Starting with the line that contains "Write part 2" and stopping after the line that contains "# once and spun", output every line exactly as it stands.

ROWS start

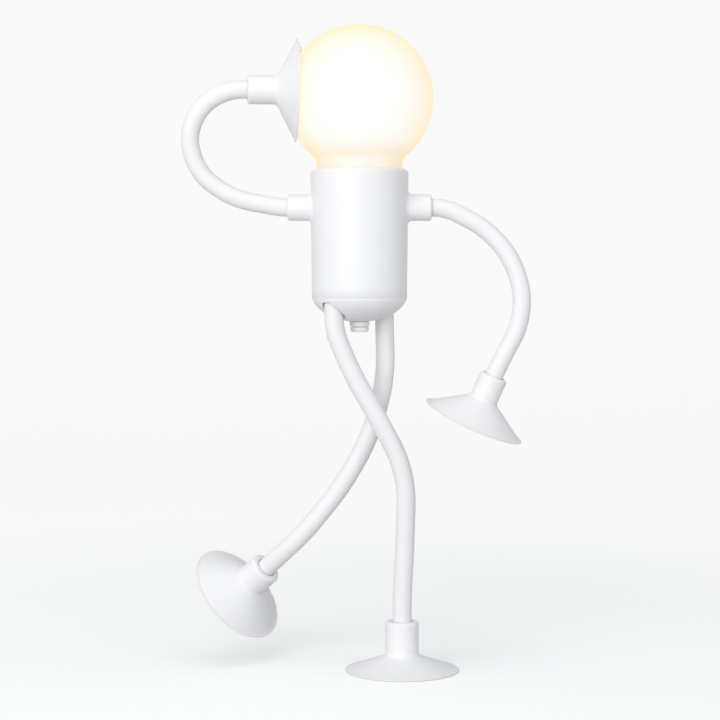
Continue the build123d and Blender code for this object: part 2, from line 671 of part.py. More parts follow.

ROWS end
ROWS start

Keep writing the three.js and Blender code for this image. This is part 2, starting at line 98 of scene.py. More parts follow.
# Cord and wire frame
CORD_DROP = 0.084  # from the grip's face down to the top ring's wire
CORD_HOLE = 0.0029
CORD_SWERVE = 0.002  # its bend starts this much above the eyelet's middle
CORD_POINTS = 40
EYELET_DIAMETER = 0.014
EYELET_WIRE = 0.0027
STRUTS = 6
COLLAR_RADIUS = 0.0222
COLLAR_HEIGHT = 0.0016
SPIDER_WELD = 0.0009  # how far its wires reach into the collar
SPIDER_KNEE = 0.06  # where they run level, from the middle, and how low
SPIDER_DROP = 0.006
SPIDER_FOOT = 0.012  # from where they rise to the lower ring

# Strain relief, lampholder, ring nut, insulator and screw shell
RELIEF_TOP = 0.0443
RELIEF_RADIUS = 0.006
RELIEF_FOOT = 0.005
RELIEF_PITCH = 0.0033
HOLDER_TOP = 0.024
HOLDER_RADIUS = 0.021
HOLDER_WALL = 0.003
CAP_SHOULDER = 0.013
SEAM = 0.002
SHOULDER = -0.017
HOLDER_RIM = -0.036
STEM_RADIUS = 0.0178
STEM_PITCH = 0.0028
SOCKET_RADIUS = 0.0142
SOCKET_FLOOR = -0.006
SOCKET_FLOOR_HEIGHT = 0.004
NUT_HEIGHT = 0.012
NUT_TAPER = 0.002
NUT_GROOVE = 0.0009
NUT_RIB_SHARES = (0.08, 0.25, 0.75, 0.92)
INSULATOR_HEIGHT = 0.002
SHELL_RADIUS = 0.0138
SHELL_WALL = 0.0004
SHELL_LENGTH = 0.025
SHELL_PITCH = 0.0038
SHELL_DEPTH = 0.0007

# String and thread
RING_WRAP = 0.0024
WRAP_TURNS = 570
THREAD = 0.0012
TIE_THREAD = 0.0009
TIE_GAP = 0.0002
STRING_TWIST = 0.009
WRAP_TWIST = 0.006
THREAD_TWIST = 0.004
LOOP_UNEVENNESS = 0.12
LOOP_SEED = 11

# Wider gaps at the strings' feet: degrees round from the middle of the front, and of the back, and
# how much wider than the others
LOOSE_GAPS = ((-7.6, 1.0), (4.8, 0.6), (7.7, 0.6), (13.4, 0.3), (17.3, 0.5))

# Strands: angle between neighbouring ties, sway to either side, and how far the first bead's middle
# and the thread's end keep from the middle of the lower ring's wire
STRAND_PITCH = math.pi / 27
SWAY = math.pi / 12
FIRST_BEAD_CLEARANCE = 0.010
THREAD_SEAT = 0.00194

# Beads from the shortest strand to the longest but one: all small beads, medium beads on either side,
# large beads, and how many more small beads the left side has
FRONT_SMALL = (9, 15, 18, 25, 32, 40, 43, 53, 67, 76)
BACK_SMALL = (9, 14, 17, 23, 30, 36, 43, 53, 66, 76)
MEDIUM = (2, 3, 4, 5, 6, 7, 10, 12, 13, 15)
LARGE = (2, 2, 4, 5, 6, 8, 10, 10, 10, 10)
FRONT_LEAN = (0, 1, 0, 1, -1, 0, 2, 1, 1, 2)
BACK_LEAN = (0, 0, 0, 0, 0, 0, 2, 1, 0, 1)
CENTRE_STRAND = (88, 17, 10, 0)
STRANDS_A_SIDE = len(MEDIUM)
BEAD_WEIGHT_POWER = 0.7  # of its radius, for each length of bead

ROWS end
ROWS start

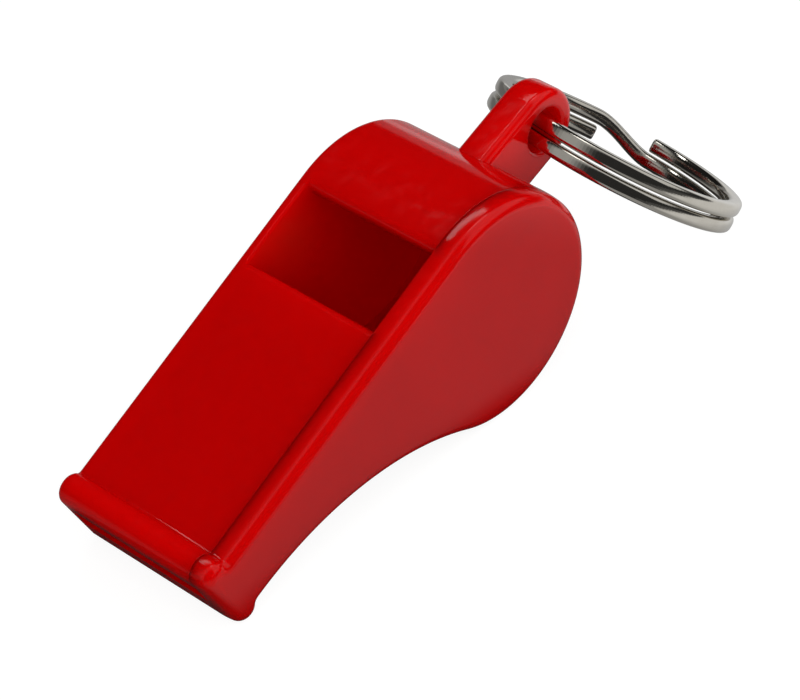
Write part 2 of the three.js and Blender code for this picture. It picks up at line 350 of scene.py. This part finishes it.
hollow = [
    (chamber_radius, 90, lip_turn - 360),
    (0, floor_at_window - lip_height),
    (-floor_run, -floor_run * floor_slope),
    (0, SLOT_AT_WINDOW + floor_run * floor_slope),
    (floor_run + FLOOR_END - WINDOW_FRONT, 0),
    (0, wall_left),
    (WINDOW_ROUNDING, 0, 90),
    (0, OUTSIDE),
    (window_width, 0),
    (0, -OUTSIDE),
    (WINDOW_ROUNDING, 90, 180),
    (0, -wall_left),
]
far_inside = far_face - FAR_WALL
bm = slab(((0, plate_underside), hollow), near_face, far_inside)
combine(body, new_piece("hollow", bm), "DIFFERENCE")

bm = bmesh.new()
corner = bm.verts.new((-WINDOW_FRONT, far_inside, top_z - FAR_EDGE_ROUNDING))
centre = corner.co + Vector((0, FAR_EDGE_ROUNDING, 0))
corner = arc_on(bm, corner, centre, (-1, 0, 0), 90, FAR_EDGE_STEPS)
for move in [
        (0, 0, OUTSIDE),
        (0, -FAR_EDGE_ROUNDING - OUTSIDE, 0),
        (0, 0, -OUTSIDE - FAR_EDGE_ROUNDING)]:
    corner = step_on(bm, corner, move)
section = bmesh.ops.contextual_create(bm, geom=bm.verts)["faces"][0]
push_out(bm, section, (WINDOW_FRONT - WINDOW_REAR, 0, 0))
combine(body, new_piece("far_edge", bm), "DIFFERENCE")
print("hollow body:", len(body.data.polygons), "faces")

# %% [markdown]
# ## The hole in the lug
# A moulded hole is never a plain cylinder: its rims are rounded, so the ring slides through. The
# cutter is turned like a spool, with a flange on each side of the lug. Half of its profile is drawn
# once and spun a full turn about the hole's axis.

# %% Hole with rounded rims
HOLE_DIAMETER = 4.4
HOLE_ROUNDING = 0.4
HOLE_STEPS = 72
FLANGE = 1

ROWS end

## COMPLETED TASK
Write part 2 of the three.js and Blender code for this picture. It picks up at line 350 of scene.py. This part finishes it.
hollow = [
    (chamber_radius, 90, lip_turn - 360),
    (0, floor_at_window - lip_height),
    (-floor_run, -floor_run * floor_slope),
    (0, SLOT_AT_WINDOW + floor_run * floor_slope),
    (floor_run + FLOOR_END - WINDOW_FRONT, 0),
    (0, wall_left),
    (WINDOW_ROUNDING, 0, 90),
    (0, OUTSIDE),
    (window_width, 0),
    (0, -OUTSIDE),
    (WINDOW_ROUNDING, 90, 180),
    (0, -wall_left),
]
far_inside = far_face - FAR_WALL
bm = slab(((0, plate_underside), hollow), near_face, far_inside)
combine(body, new_piece("hollow", bm), "DIFFERENCE")

bm = bmesh.new()
corner = bm.verts.new((-WINDOW_FRONT, far_inside, top_z - FAR_EDGE_ROUNDING))
centre = corner.co + Vector((0, FAR_EDGE_ROUNDING, 0))
corner = arc_on(bm, corner, centre, (-1, 0, 0), 90, FAR_EDGE_STEPS)
for move in [
        (0, 0, OUTSIDE),
        (0, -FAR_EDGE_ROUNDING - OUTSIDE, 0),
        (0, 0, -OUTSIDE - FAR_EDGE_ROUNDING)]:
    corner = step_on(bm, corner, move)
section = bmesh.ops.contextual_create(bm, geom=bm.verts)["faces"][0]
push_out(bm, section, (WINDOW_FRONT - WINDOW_REAR, 0, 0))
combine(body, new_piece("far_edge", bm), "DIFFERENCE")
print("hollow body:", len(body.data.polygons), "faces")

# %% [markdown]
# ## The hole in the lug
# A moulded hole is never a plain cylinder: its rims are rounded, so the ring slides through. The
# cutter is turned like a spool, with a flange on each side of the lug. Half of its profile is drawn
# once and spun a full turn about the hole's axis.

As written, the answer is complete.